Tuesday, November 14, 2006

Sequence Your Genome For $100,000

Solexa, based in Hayward, Calif., is one of several companies trying to develop methods to determine the sequence of DNA in an organism at less cost and far more quickly than the technology used only a few years ago in the Human Genome Project.

Eventually DNA sequencing might be so cheap that every person would be able to carry around his or her complete genetic blueprint on a DVD or computer chip.

That day is still far in the future. But Solexa is expected to soon begin shipping a DNA sequencing machine that it claims will be able to determine the three billion DNA units in a person’s genome for about $100,000, about one-hundredth the cost of using older sequencers.
That is amazing that the price is already down to $100,000. I wonder what the Moore's law of DNA sequencing looks like.

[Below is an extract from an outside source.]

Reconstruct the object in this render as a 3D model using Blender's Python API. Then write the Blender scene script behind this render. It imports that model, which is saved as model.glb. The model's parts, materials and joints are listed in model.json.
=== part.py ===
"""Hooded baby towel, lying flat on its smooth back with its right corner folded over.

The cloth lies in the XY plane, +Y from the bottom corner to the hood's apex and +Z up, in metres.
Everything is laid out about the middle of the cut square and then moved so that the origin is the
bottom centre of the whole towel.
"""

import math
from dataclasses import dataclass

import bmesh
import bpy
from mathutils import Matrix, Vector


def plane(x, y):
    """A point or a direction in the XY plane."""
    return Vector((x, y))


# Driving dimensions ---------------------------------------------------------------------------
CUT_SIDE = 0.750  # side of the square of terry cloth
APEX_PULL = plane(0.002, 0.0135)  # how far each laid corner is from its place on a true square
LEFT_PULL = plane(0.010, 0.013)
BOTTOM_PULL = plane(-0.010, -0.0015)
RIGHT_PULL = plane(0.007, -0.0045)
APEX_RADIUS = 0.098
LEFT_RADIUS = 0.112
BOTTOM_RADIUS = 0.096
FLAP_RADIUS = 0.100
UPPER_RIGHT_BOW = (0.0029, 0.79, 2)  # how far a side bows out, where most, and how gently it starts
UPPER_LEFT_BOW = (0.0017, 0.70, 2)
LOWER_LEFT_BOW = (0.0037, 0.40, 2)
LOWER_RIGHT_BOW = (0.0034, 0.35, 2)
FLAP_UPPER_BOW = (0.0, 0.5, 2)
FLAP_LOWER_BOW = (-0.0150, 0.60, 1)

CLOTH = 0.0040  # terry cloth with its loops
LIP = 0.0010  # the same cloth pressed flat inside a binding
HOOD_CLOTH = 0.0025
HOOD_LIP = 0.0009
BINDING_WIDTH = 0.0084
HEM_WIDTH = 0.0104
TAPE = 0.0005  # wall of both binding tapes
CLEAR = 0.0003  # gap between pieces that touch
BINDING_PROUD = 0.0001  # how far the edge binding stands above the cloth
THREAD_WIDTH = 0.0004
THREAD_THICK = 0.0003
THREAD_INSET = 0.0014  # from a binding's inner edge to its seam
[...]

The thing I have never understood is that the human genome is just one copy of 23 chromosomes while each person has 2 copies. When you are getting your own genome sequenced, I would assume you would do it for both copies. I believe that would be 6 billion DNA units. So, wouldn't having your "genome" sequenced really cost twice as much or $200,000? If anyone knows the answer, please leave a comment.

via New York Times


crush41 said...

Increased computing technology already helps biotech. I presume biotech will accel at a rate greater than that predicted for computing by Moore.

Fat Knowledge said...


I just pulled out the old The Singularity is Near and on page 73, Kurzweil says the base pair/$ sequenced is halving in price every 1.9 years. This is very similar to the rate of 1.8 yrs for processor performance, but a little slower than the 1.5 yrs for Dynamic RAM price or 1.1 yrs in microprocessor cost per transistor cycle.

Of course in 2004 he put the price per base pair at $.02. If the numbers here are correct, this new version would go down to $.000033/bp so that is a 606 times increase in just 2 years!

This NIH press release makes it seem like the $100,000 genome is still 5 years away. I wonder if this version really works.

I would like to learn more about DNA/Gene Chips. I think that technology might be able to read entire genomes for less money that the traditional sequencing method. I haven't been able to find how quickly they are decreasing in price though.